Ça, c’est une origine sémitique, parce que Jean était juif, même s’il écrivait en grec. Il écrivait en grec parce qu’il habitait Patmos, mais l’esprit était resté bien juif.

Nous allons voir les lames majeures ; il y en a 22 numérotées de 1 à 21, une qui est le zéro, qui sont d’une grande richesse. Chacune de ces lames est reliée à une des 22 lettres de l’alphabet hébreu, toutefois nous ne ferons pas de cabale car c’est trop complexe. Le tarot de Marseille est de la plus pure tradition. Après il y en a eu plusieurs éditions qui ont différé un peu et il a été redessiné au XIXe siècle sous la direction de Oswaldo Wirth, un autre dessin en a enrichi le symbolisme, et je m’appuie beaucoup sur les deux, bien qu’il y ait encore d’autres tarots tout autant authentiques. Il ne faudrait pas « tirer les cartes » avec le « Marseille » à cause de sa valeur parce que cela nous a été transmis et ce doit être retransmis afin de le diffuser, car maintenant cela ne doit plus rester secret, mais le « Marseille » est comme sacré pourrait-on dire.
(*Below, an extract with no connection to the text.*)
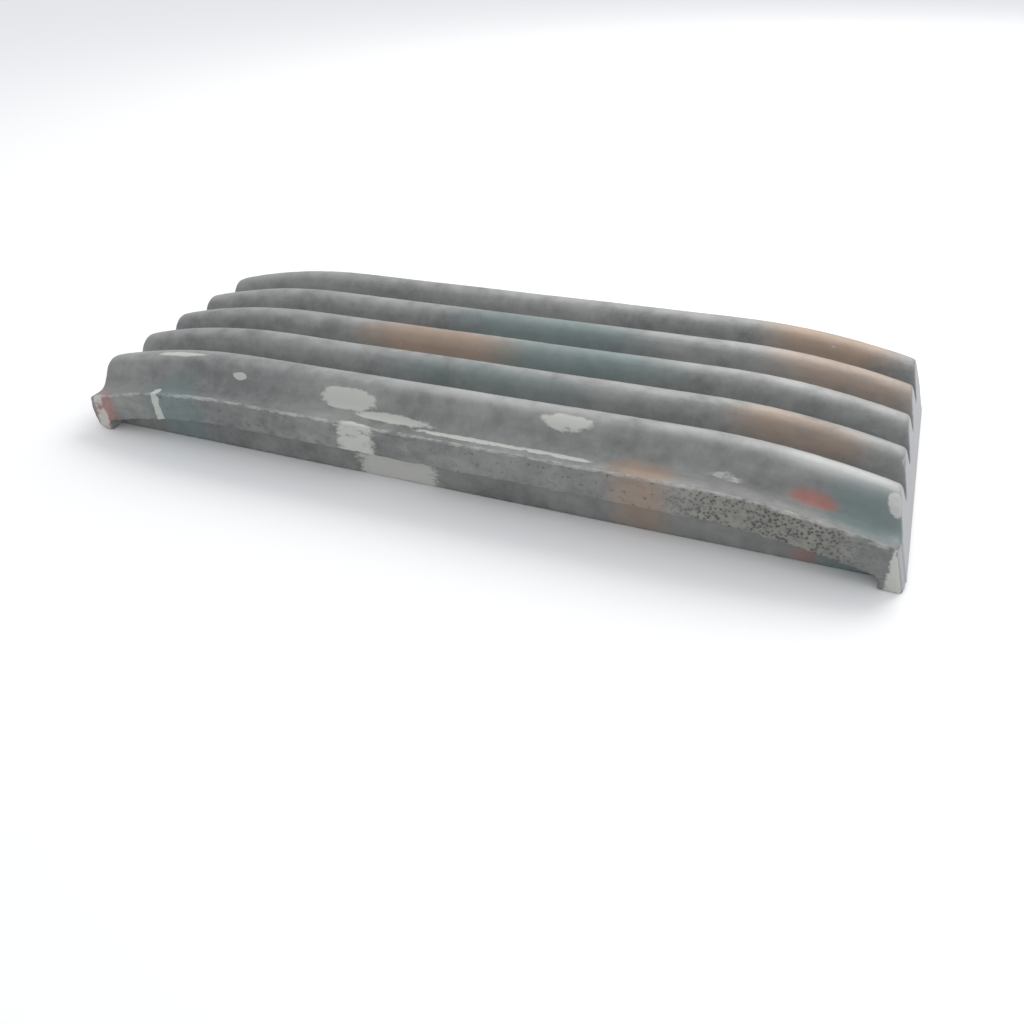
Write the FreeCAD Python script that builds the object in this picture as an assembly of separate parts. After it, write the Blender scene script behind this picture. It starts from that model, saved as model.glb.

La première lame est le « bateleur » et la dernière le « monde ». En dehors du jeu, le numéro zéro, c’est le « fou ». On dit aussi le « sage » ou le « masque ». Ces 22 lames contiennent toute la gnose, contiennent toute la cabale, tout le symbolisme oriental et occidental connu jusqu’à ce jour. C’est un abîme quand on s’y met et qui n’est autre qu’un instrument d’évolution, un instrument de connaissance. C’est un chemin à parcourir du numéro 1 au numéro 22.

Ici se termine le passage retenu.